Rows from a 3D modeling dataset
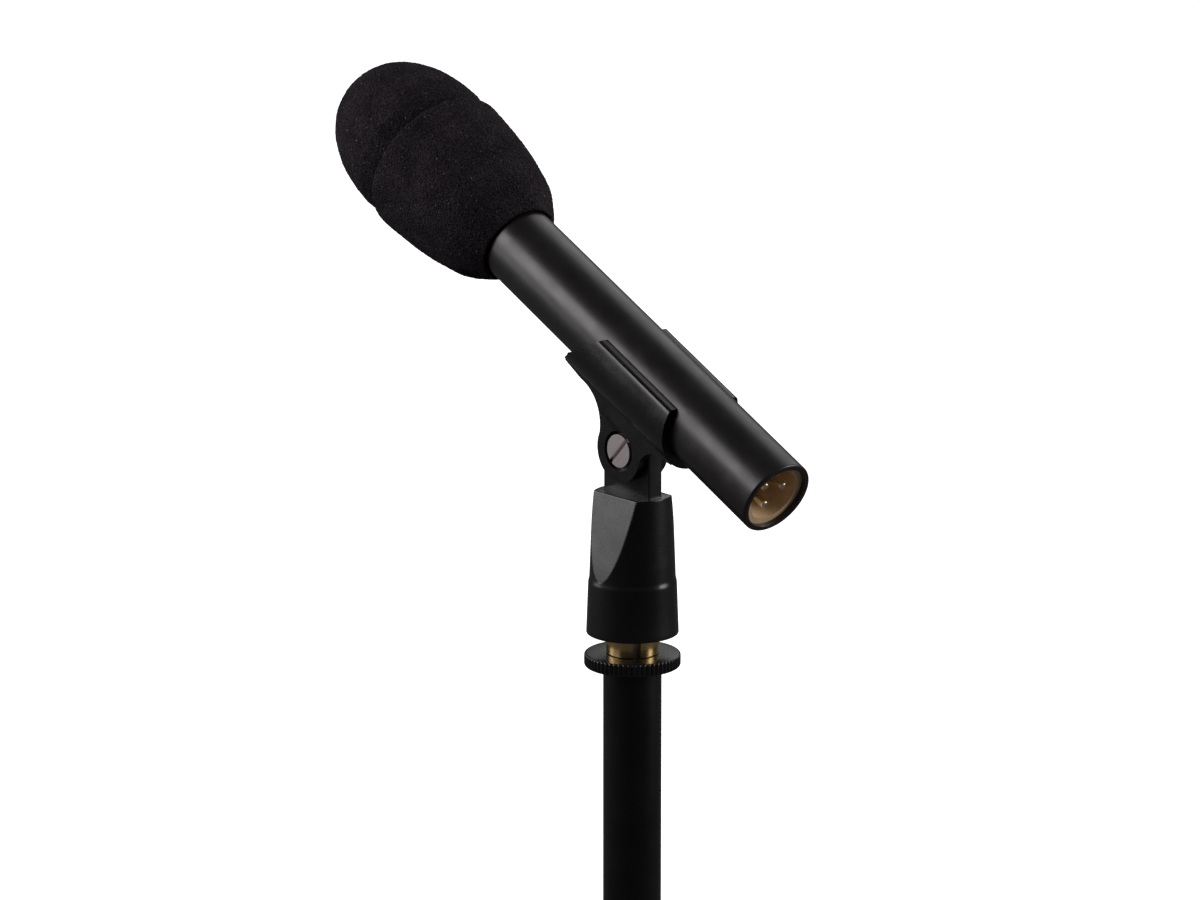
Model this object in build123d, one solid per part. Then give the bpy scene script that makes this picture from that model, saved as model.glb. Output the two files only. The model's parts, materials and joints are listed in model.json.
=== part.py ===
from build123d import *
import os
from math import cos, pi, radians, sin, sqrt

# ---------------------------------------------------------------------------
# Dynamic microphone in its stand clip, on the end of a short stand rod.
# Millimetres, +Z up along the rod.  The origin is the mouth of the threaded
# socket in the rod's foot.  The microphone points towards -X and upwards.
# ---------------------------------------------------------------------------

# Named clearances
RUN = 0.04            # radial gap of a threaded or turning fit
SLIP = 0.08           # radial gap of a sliding fit
FACE = 0.05           # gap between flat faces that move past each other
SEAT = 0.03           # gap round a piece that is pressed or glued in
SOFT = 0.30           # gap round a soft piece

# Stand rod
ROD_LENGTH = 96.0
ROD_R = 8.9
ROD_WALL = 1.2
STUD_R = 4.7625       # 3/8 inch thread
STUD_LENGTH = 18.0
STUD_PLUG_LENGTH = 16.0
SOCKET_DEPTH = 16.0
FOOT_LENGTH = 20.0
END_CHAMFER = 0.5

# Locking ring
RING_R = 14.7
RING_THICKNESS = 3.95
RING_TEETH = 60
RING_TOOTH_DEPTH = 0.5
RING_CHAMFER = 0.5

# Thread adapter: 3/8 inch inside, 5/8 inch outside
ADAPTER_R = 7.9375
ADAPTER_LENGTH = 15.9
ADAPTER_SHOWN = 6.4   # how much stands clear between ring and clip
ADAPTER_SLOT_WIDTH = 2.4
ADAPTER_SLOT_DEPTH = 7.5
ADAPTER_SLOT_TURN = -31.3

# Swivel base of the clip
SKIRT_FOOT_R = 14.05
SKIRT_TOP_R = 13.45
SKIRT_HEIGHT = 16.0
LEDGE_HEIGHT = 1.5
CONE_FOOT_R = 13.1
CONE_TOP_R = 12.1
BASE_HEIGHT = 43.5
FACET_TOP_Y = 7.0
THREAD_DEPTH = 15.5
TONGUE_HALF_WIDTH = 10.35
TONGUE_HALF_THICK = 2.6
PIVOT_RISE = 13.73    # pivot above the base's top face

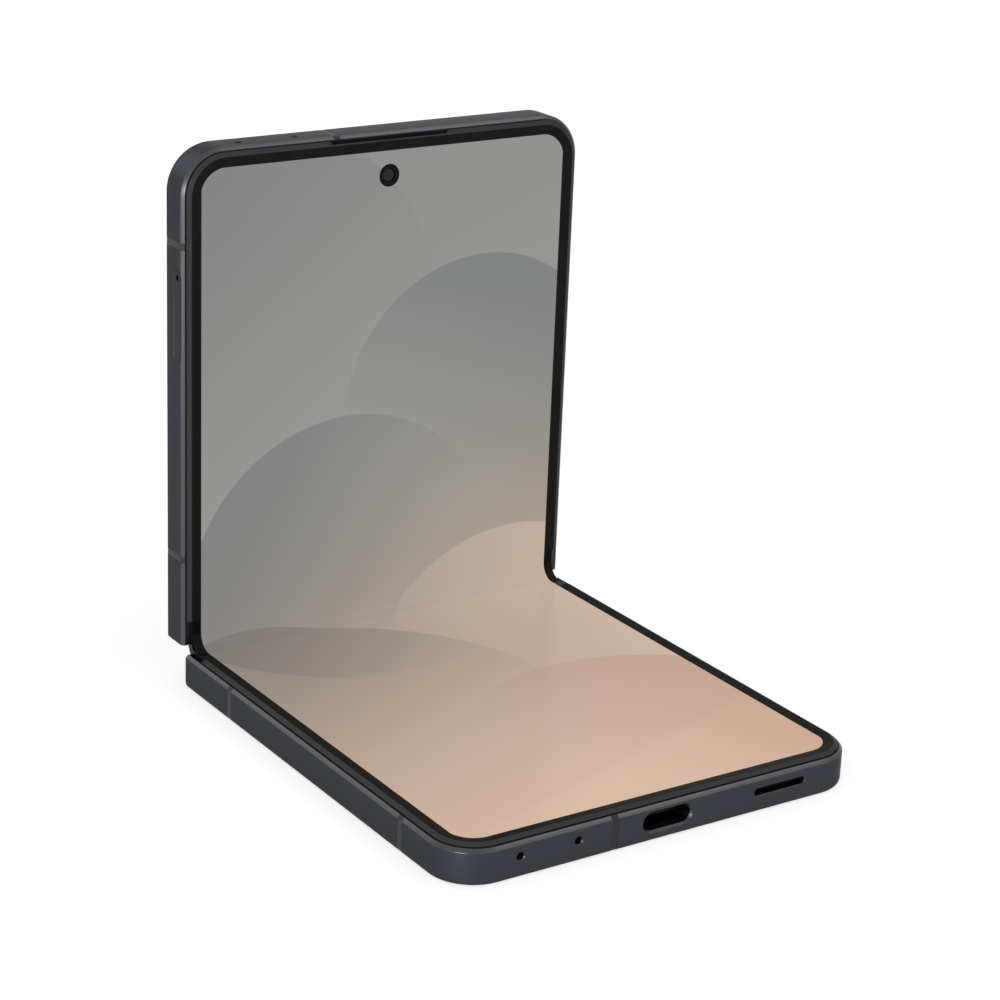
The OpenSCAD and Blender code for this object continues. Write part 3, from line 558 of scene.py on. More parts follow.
class Wires:
    """Adds nodes to one shader tree, with their inputs set or linked."""

    def __init__(self, tree: bpy.types.NodeTree) -> None:
        """Takes the tree."""
        self.tree = tree

    def feed(self, node: bpy.types.Node, feeds: dict[str | int, object]) -> None:
        """Sets or links a node's inputs.

        Args:
            node: the node.
            feeds: what goes into its inputs: values, or other nodes' outputs.
        """
        for socket, value in feeds.items():
            if isinstance(value, bpy.types.NodeSocket):
                self.tree.links.new(value, node.inputs[socket])
            else:
                node.inputs[socket].default_value = value

    def add(self, kind: str, feeds: dict[str | int, object] | None = None,
            **settings: object) -> bpy.types.Node:
        """Adds a node.

        Args:
            kind: the node's type, after the words that all types begin with.
            feeds: what goes into its inputs.
            settings: the node's own settings.

        Returns:
            The node.
        """
        node = self.tree.nodes.new(f"ShaderNode{kind}")
        for name, value in settings.items():
            setattr(node, name, value)
        self.feed(node, feeds or {})
        return node

    def maths(self, operation: str, *feeds: object) -> bpy.types.NodeSocket:
        """The result of a sum on numbers."""
        return self.add("Math", dict(enumerate(feeds)), operation=operation).outputs[0]

    def vector(self, operation: str, *feeds: object) -> bpy.types.Node:
        """A node that does a sum on vectors."""
        return self.add("VectorMath", dict(enumerate(feeds)), operation=operation)


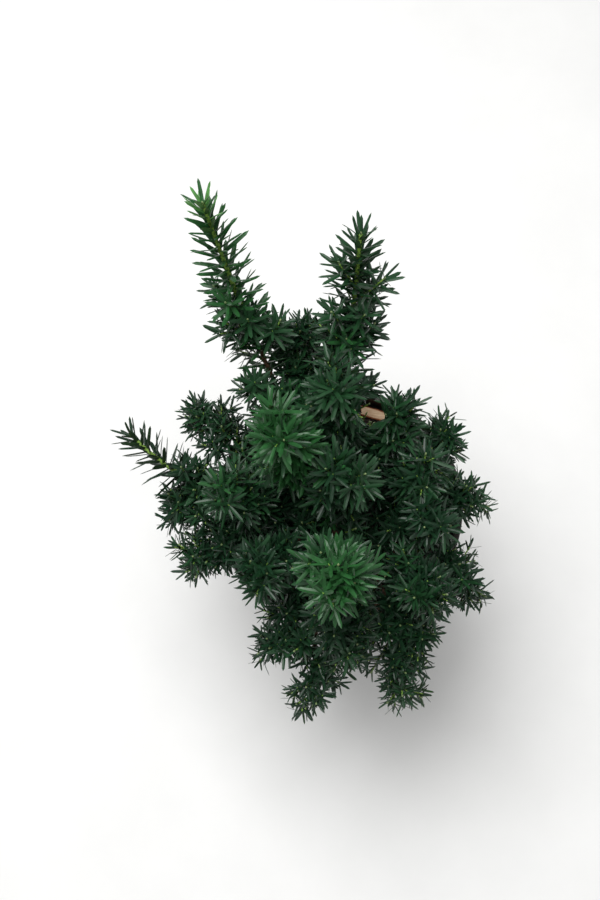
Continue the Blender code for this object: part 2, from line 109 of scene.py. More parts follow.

[Short task]: Verbatim output is expected for the lines from the start of the data to the line in which "a node's inputs." appears, both included.

[Expected answer]:
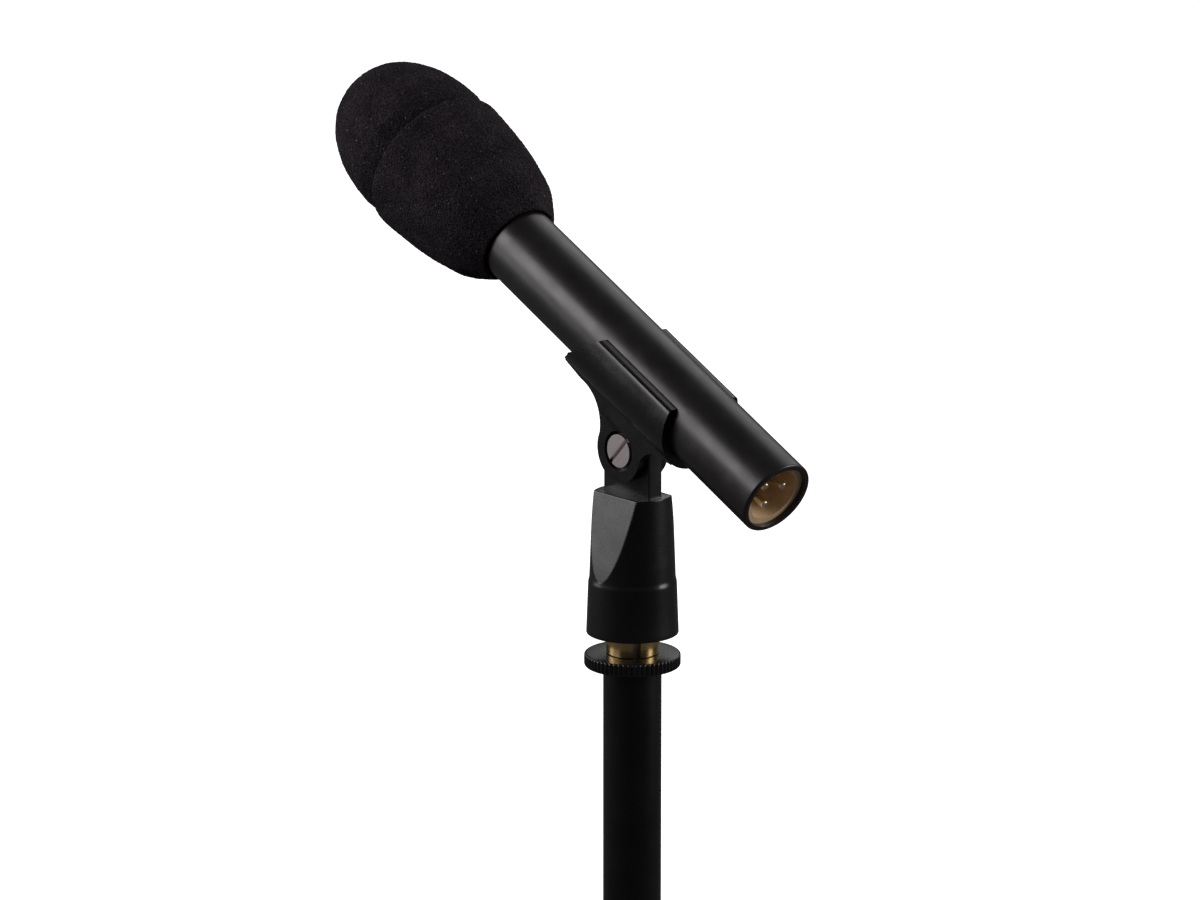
Model this object in build123d, one solid per part. Then give the bpy scene script that makes this picture from that model, saved as model.glb. Output the two files only. The model's parts, materials and joints are listed in model.json.
=== part.py ===
from build123d import *
import os
from math import cos, pi, radians, sin, sqrt

# ---------------------------------------------------------------------------
# Dynamic microphone in its stand clip, on the end of a short stand rod.
# Millimetres, +Z up along the rod.  The origin is the mouth of the threaded
# socket in the rod's foot.  The microphone points towards -X and upwards.
# ---------------------------------------------------------------------------

# Named clearances
RUN = 0.04            # radial gap of a threaded or turning fit
SLIP = 0.08           # radial gap of a sliding fit
FACE = 0.05           # gap between flat faces that move past each other
SEAT = 0.03           # gap round a piece that is pressed or glued in
SOFT = 0.30           # gap round a soft piece

# Stand rod
ROD_LENGTH = 96.0
ROD_R = 8.9
ROD_WALL = 1.2
STUD_R = 4.7625       # 3/8 inch thread
STUD_LENGTH = 18.0
STUD_PLUG_LENGTH = 16.0
SOCKET_DEPTH = 16.0
FOOT_LENGTH = 20.0
END_CHAMFER = 0.5

# Locking ring
RING_R = 14.7
RING_THICKNESS = 3.95
RING_TEETH = 60
RING_TOOTH_DEPTH = 0.5
RING_CHAMFER = 0.5

# Thread adapter: 3/8 inch inside, 5/8 inch outside
ADAPTER_R = 7.9375
ADAPTER_LENGTH = 15.9
ADAPTER_SHOWN = 6.4   # how much stands clear between ring and clip
ADAPTER_SLOT_WIDTH = 2.4
ADAPTER_SLOT_DEPTH = 7.5
ADAPTER_SLOT_TURN = -31.3

# Swivel base of the clip
SKIRT_FOOT_R = 14.05
SKIRT_TOP_R = 13.45
SKIRT_HEIGHT = 16.0
LEDGE_HEIGHT = 1.5
CONE_FOOT_R = 13.1
CONE_TOP_R = 12.1
BASE_HEIGHT = 43.5
FACET_TOP_Y = 7.0
THREAD_DEPTH = 15.5
TONGUE_HALF_WIDTH = 10.35
TONGUE_HALF_THICK = 2.6
PIVOT_RISE = 13.73    # pivot above the base's top face

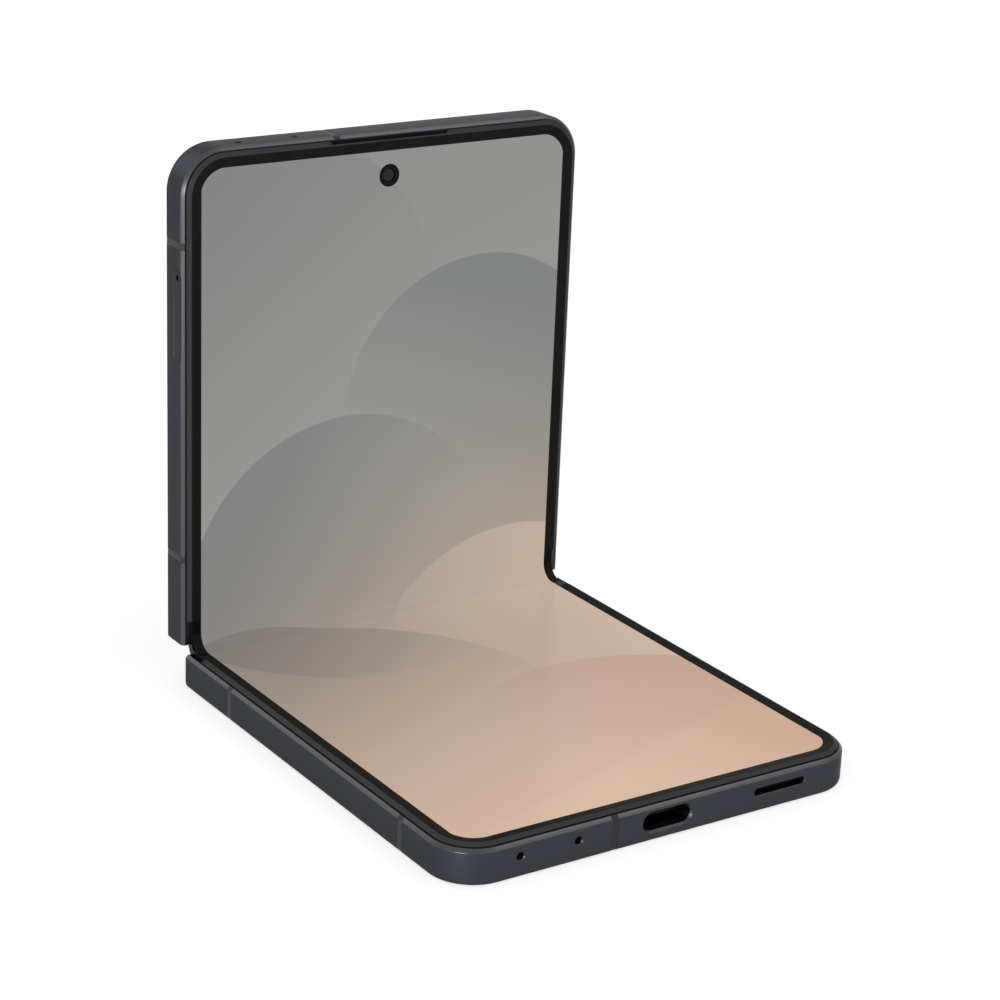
The OpenSCAD and Blender code for this object continues. Write part 3, from line 558 of scene.py on. More parts follow.
class Wires:
    """Adds nodes to one shader tree, with their inputs set or linked."""

    def __init__(self, tree: bpy.types.NodeTree) -> None:
        """Takes the tree."""
        self.tree = tree

    def feed(self, node: bpy.types.Node, feeds: dict[str | int, object]) -> None:
        """Sets or links a node's inputs.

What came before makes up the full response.